A recent example, pointed out by more than one interviewee for this piece, was Cameron Woodhead’s online run-in with crime writer Tara Moss over gender bias in book reviewing. ‘I don’t mean to rain on your parade, but this is the kind of privileged whining that annoys the crap out of me,’ he wrote. Later in the exchange, he said it was beneath his ‘dignity to argue with children’, then tweeted to Moss that he would ‘await your next novel with interest’. Later, he reviewed Moss’s novel Assassin in the Fairfax literary pages. Because his name was attached to the review, readers were able to read his opinion in the context of their earlier stoush.
Sydney-based reviewer James Tierney points out that anonymity makes it impossible for outside observers to measure the gender and ethnicity of reviewers within a publication’s review pages – issues that have gained real currency in recent years. For example, conversations about (and accounting of) gender balance in literary pages contributed to the founding of Australia’s Stella Prize for Women’s Writing, now in its second year. It has also caused literary editors to think about the way they commission reviewers, and make extra efforts to achieve a balance.
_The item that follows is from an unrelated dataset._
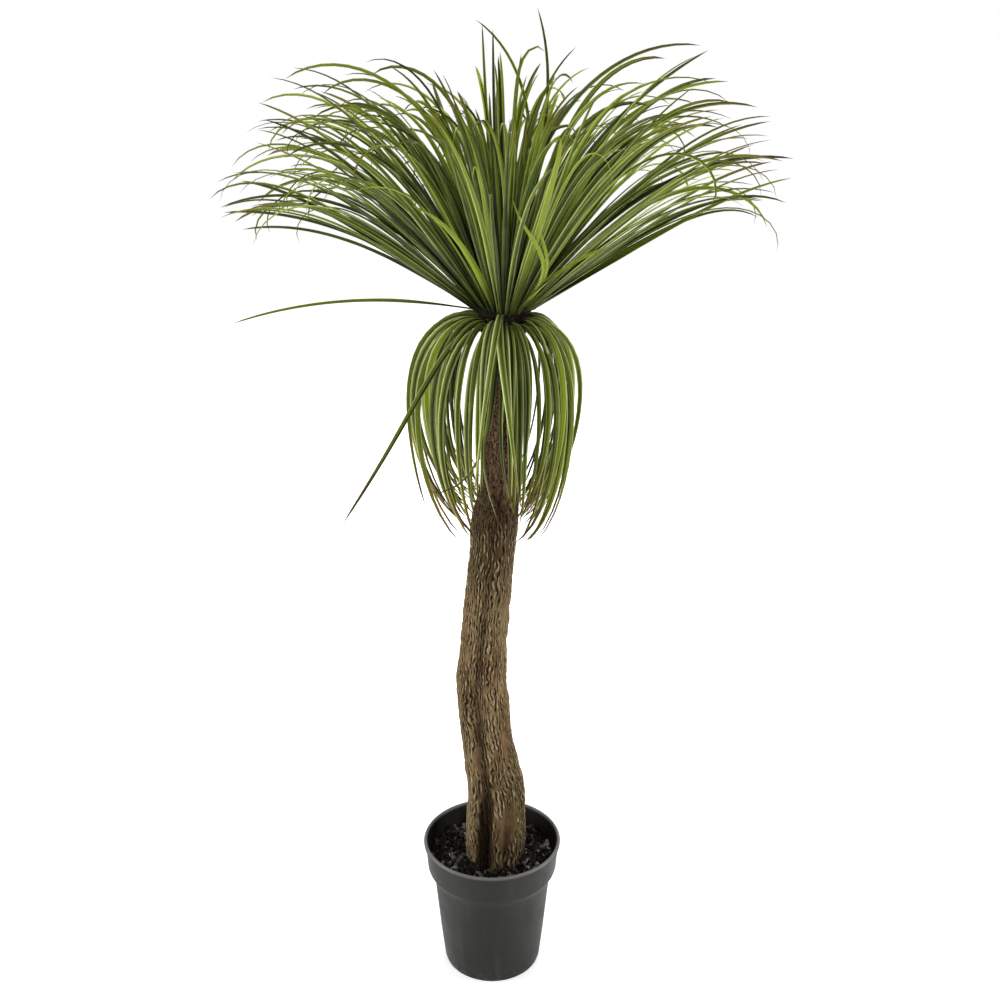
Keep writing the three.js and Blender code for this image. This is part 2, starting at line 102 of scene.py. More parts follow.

‘Good criticism should open up a dialogue – between critic and author, critic and reader – and anonymity shuts down any serious dialogue, as the review can’t then be read in any broader context,’ says Lisa Dempster. ‘Basically I think that an anonymous review can only ever be that – a review. But any serious critic should be striving for something better: to write good literary criticism, to engage with literary issues and to encourage discussion and debate. Any publication that doesn’t aim for this is cheating its audience of the opportunity for serious engagement on literary topics.’